Once you start adding, multiplying and dividing them, you get small roundoff errors at every stage, which reduces the precision.
If you have two actual numbers ( of unlimited precision ), which are one part in a million different, they will have a different floating point representation. But if they are only one part in ten million different, then they probably won't have a different floating point representation, and the distinction between them will be lost.
From the Wikipedia page:
Any integer with absolute value less than 2^24 can be exactly represented in the single precision format, and any integer with absolute value less than 2^53 can be exactly represented in the double precision format
I'll give you the "minus one" but it is saying absolute value less than 2^24.
So you should be able to store -16777215 to +16777215. Not half of that.
Yeah probably. I have been doing experiments in fixed point and that is using 2-s complement so there is only half as many numbers.
Once you start adding, multiplying and dividing them, you get small roundoff errors at every stage, which reduces the precision.
What was the old saying? Something like using floating point numbers is like moving around piles of sand, every time you move one you lose a little sand and pick up a little dirt. 
Lefty
When I talk about places I only count the digits that can be 0 to 9. The above has 7 places. Yet the Reference doc says 6-7 and that gives me the feeling that there's values where it's true.
32 bit signed or unsigned I call 9 places.
log10 2^32 = 9.63 a good argument for 9 places of accuracy or smaller bits of dirt to replace the lost sand.
log10 2^24 = 7.22 should be enough for government work...
Bob
According to the wiki page, if the exponent is non zero, then there is an implicit 1 before decimal, followed by 23 bits of significand after decimal so except for that 16xxxxxx, you can do 24 bits. You have to be at least twice or half value of the straight 16xxxxxxx.
I tried a little experimenting to see if I could figure out the 6 or 7 digit question.
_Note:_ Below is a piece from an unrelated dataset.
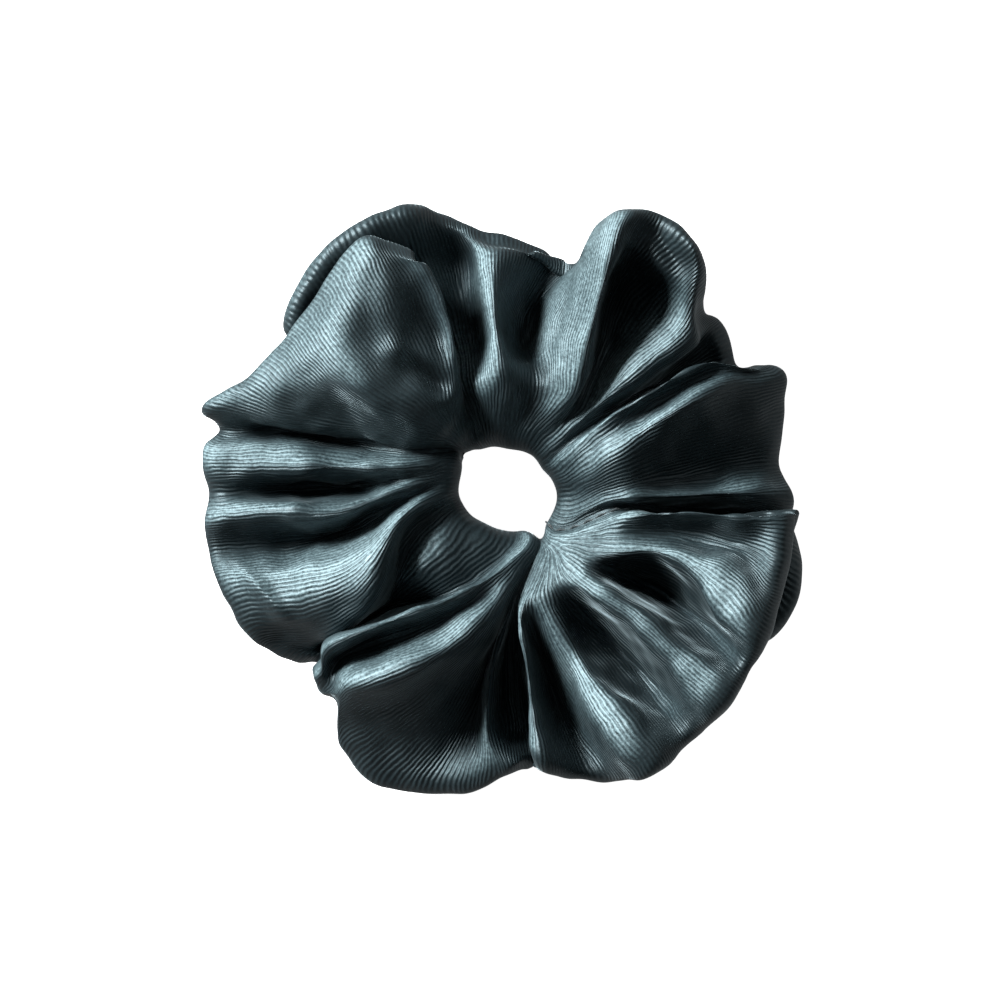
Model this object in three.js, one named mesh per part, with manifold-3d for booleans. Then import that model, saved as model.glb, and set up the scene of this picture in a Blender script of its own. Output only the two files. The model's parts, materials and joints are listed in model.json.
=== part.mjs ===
// A gathered velvet scrunchie: a velvet sleeve, closed on itself, that hides a loop of flat elastic.
// Millimetres, +Z up. The loop lies flat on z = 0 with the origin under the middle of its overall
// size. Angles are in degrees from +X towards +Y, round the axis of the hole. The sleeve, the band
// and the long seam's thread are each cut into lengths where two puffs meet, so that the loop can
// open out as the real one does, and the puff that holds the closing seam is cut in two there.
import * as THREE from "three";
import { mergeVertices } from "three/addons/utils/BufferGeometryUtils.js";
import Module from "manifold-3d";

// The puffs in order round the loop. reach is the crown's distance from the axis and top its height.
// gather and hole are the outer and inner distances where a puff meets the next one, at angle "to".
const PUFFS = [
  { to: 38, gather: 46, hole: 7.4, reach: 51.5, top: 28, pleats: 2 },
  { to: 75, gather: 42, hole: 8, reach: 54.5, top: 31, pleats: 3 },
  { to: 105, gather: 50, hole: 8.2, reach: 50, top: 28, pleats: 2 },
  { to: 150, gather: 47.5, hole: 8.6, reach: 56, top: 31, pleats: 3 },
  { to: 188, gather: 50, hole: 9, reach: 54.5, top: 32, pleats: 3 },
  { to: 230, gather: 46, hole: 7.4, reach: 53, top: 30, pleats: 3 },
  { to: 262, gather: 50.5, hole: 7.8, reach: 56, top: 30, pleats: 2 },
  { to: 292, gather: 50, hole: 9, reach: 54, top: 28, pleats: 2 },
  { to: 325, gather: 49.5, hole: 8.2, reach: 54, top: 31, pleats: 3 },
  { to: 363, gather: 46.5, hole: 8.4, reach: 53.5, top: 30, pleats: 2 },
];
const LINK_GAP = 0.3;

// The gather between two puffs: how far it falls from the top and how far it lifts off the table
const GATHER_DROP = 5;
const GATHER_LIFT = 2;
const PLEAT_DEPTH = 2.2;
const STATIONS_PER_PLEAT = 4;
const PROFILE_STEPS = 20;

// The flat elastic band, standing on edge in the sleeve, and the lap of its two ends
const BAND = { radius: 18.5, thick: 1.2, width: 6, middle: 14, chamfer: 0.25, stepAngle: 9 };
const LAP = { angle: 23, lead: 2, stepAngle: 2.5, out: BAND.thick + LINK_GAP };

// The sleeve's channel round the band, and the tunnel round the thread of the long seam
const CHANNEL = { from: 16.2, to: 21.6, low: 9.8, high: 18.2, stepAngle: 6 };
const SEAM = { radius: 27, height: 4.5, tunnel: 1.7, stitch: 2.7, wave: 0.25 };
const THREAD_RADIUS = 0.28;
const TACK = { stitches: 5, reach: 2.1 };
const CLOSING_GROOVE = { depth: 1.3, width: 1.3 };

const MATERIALS = {
  velvet: new THREE.MeshStandardMaterial({ color: 0x1d2c30, roughness: 0.7, metalness: 0 }),
  elastic: new THREE.MeshStandardMaterial({ color: 0x1b1c1e, roughness: 0.9, metalness: 0 }),
  thread: new THREE.MeshStandardMaterial({ color: 0x22343a, roughness: 0.6, metalness: 0 }),
};

const wasm = await Module();
wasm.setup();

const { degToRad, lerp, mapLinear, smoothstep } = THREE.MathUtils;

function radialAt(angle) {
  return new THREE.Vector3(Math.cos(degToRad(angle)), Math.sin(degToRad(angle)), 0);
}

function tangentAt(angle) {
  return new THREE.Vector3(-Math.sin(degToRad(angle)), Math.cos(degToRad(angle)), 0);
}

// A point in the upright plane at an angle, moved aside out of that plane.
function pointAt(angle, radius, z, aside = 0) {
  return radialAt(angle).multiplyScalar(radius).addScaledVector(tangentAt(angle), aside).setZ(z);
}

// A closed mesh through rings of points, with a fan at each end or joined end to end.
function loft(rings, joined = false) {
  const n = rings[0].length;
  const points = rings.flat();
  const faces = [];
  const spans = joined ? rings.length : rings.length - 1;
  for (let i = 0; i < spans; i++) {
    const a = i * n;
    const b = ((i + 1) % rings.length) * n;
    for (let j = 0; j < n; j++) {
      const k = (j + 1) % n;
      faces.push([a + j, b + j, b + k], [a + j, b + k, a + k]);
    }
  }
  if (!joined) {
    closeEnd(points, faces, 0, n);
    closeEnd(points, faces, (rings.length - 1) * n, n);
  }
  return facingOut(points, faces);
}

function closeEnd(points, faces, start, n) {
  const middle = new THREE.Vector3();
  for (let j = 0; j < n; j++) middle.addScaledVector(points[start + j], 1 / n);
  const centre = points.push(middle) - 1;
  for (let j = 0; j < n; j++) {
    const k = (j + 1) % n;
    faces.push(start === 0 ? [centre, start + j, start + k] : [centre, start + k, start + j]);
  }
}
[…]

I incremented several boundary values that I would working within and found strange results.
Incrementing 31.000001 by .000001 will increase it's value. However, incrementing 32.000001 by the same amount does not. Incrementing by .000002 does work, though.
float i = 31.000001;
float j = 99.000001;
float k = 32.000001;
float m = 32.000001;
float n = 63.000001;
void setup ()
{
Serial.begin (115200);
} // end of setup
void loop () {
i+=.000001;
j+=.000001;
k+=.000001;
m+=.000002;
n+=.000001;
Serial.print (i,15);
Serial.print(" ");
Serial.print(j,15);
Serial.print(" ");
Serial.print(k,15);
Serial.print(" ");
Serial.print(n,15);
Serial.print(" ");
Serial.println(m,15);
}
retrolefty:
What was the old saying?
It's:
Beyond the third decimal place, no-one gives a damn.
According to this page:
This gives from 6 to 9 significant decimal digits precision (if a decimal string with at most 6 significant decimal is converted to IEEE 754 single precision and then converted back to the same number of significant decimal, then the final string should match the original; and if an IEEE 754 single precision is converted to a decimal string with at least 9 significant decimal and then converted back to single, then the final number must match the original).
That seems to be saying 6 digits only are guaranteed. However that appears to be contradicted by a page they link to:
When using a decimal floating point format the decimal representation will be preserved using:
- 7 decimal digits for decimal32
- 16 decimal digits for decimal64
- 34 decimal digits for decimal128
Now it's 7 decimal digits.
The worse case precision of IEEE single floats is arguably one part in 2^23, not 2^24:
The mantissa is 23 bits and has an implicit '1' before the MSB. Thus at the lower end of the
range the ratio between successive values is 1/2 : 1/2+2^-24, at the higher end 1 : 1+2^-24 (values
represent 0.5 upto nearly 1.0). The lower end corresponds to 23 bits of accuracy (6.9 decimal
digits and the higher end 24 bits of accuracy (7.2 decimal digits).
So for example the next value after 1.0 is 1.00000011921,
the value prior to 2.0 is 1.99999989079,
the next one after 2.0 is 2.00000023842
Picking the nearest representation gives a worst case error of 1/2 the spacing of representable
values - so you can get +/-1 part in 2^24 by choosing the closest value (7.2 significant figures),
but note that quoting +/- shouldn't be glossed over, its still only 23 bits of precision, there is a
factor of 2 from the range -1..+1
All of this is the accuracy of the representation - once you do some floating point operations you
can get errors of 1/2 LSB on every operation - so in practice the error of any useful calculation
is several LSBs, so +/- one part in 2^22 or 23 is more likely, which is around 6 to 6.5 significant figures.
Remember we can talk about a fraction of a significant figures because we are actually talking about
the base 10 logarithm of the error.
Even with integers, once I do division that has a remainder.. if I discard that and scale up, I lose places.
Just saying, it's not enough to simply be able to hold a value.
So maybe when I want 3 place decimals I would choose to work with 6.
From 31 to 32, you are possibly changing exponents so the grains of number just doubles from the 1 to the 2.
GoForSmoke:
So maybe when I want 3 place decimals I would choose to work with 6.
Which agrees with what they are saying on those pages, that to take an existing float, convert it to decimal, and then convert back, without loss of precision, you have to use 9 digits, not 6. So you throw in 3 extra ones to cope with rounding, etc.